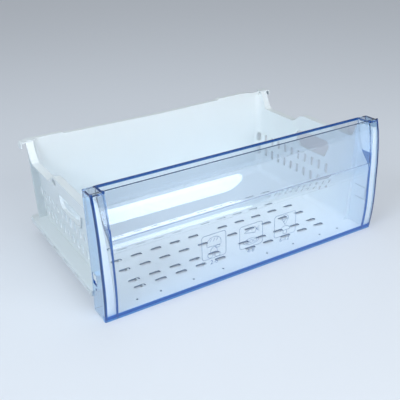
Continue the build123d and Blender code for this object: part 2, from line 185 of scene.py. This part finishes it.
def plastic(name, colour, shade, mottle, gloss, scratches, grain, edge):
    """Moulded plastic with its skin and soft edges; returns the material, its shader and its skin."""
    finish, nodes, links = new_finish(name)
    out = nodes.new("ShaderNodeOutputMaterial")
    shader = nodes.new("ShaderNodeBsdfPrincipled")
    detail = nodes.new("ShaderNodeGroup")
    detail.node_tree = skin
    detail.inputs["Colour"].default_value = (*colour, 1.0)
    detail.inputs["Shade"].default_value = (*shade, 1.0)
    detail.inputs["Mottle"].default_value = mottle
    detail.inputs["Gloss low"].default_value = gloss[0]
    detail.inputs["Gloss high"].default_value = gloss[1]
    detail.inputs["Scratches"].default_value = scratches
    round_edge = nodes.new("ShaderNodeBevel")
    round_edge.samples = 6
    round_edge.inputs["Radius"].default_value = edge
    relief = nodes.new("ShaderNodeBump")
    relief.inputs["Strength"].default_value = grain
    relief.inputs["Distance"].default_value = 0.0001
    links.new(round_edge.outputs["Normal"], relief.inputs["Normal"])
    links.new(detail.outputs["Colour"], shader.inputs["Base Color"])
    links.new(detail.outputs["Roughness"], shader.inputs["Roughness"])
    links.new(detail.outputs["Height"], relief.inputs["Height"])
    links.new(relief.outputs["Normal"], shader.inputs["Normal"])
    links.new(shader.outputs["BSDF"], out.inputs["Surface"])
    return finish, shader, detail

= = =

Given instruction >>
Using the data above, return each line exactly as written.

Reply to the exercise >>
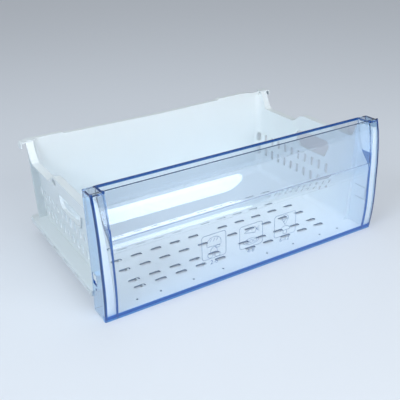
Continue the build123d and Blender code for this object: part 2, from line 185 of scene.py. This part finishes it.
def plastic(name, colour, shade, mottle, gloss, scratches, grain, edge):
    """Moulded plastic with its skin and soft edges; returns the material, its shader and its skin."""
    finish, nodes, links = new_finish(name)
    out = nodes.new("ShaderNodeOutputMaterial")
    shader = nodes.new("ShaderNodeBsdfPrincipled")
    detail = nodes.new("ShaderNodeGroup")
    detail.node_tree = skin
    detail.inputs["Colour"].default_value = (*colour, 1.0)
    detail.inputs["Shade"].default_value = (*shade, 1.0)
    detail.inputs["Mottle"].default_value = mottle
    detail.inputs["Gloss low"].default_value = gloss[0]
    detail.inputs["Gloss high"].default_value = gloss[1]
    detail.inputs["Scratches"].default_value = scratches
    round_edge = nodes.new("ShaderNodeBevel")
    round_edge.samples = 6
    round_edge.inputs["Radius"].default_value = edge
    relief = nodes.new("ShaderNodeBump")
    relief.inputs["Strength"].default_value = grain
    relief.inputs["Distance"].default_value = 0.0001
    links.new(round_edge.outputs["Normal"], relief.inputs["Normal"])
    links.new(detail.outputs["Colour"], shader.inputs["Base Color"])
    links.new(detail.outputs["Roughness"], shader.inputs["Roughness"])
    links.new(detail.outputs["Height"], relief.inputs["Height"])
    links.new(relief.outputs["Normal"], shader.inputs["Normal"])
    links.new(shader.outputs["BSDF"], out.inputs["Surface"])
    return finish, shader, detail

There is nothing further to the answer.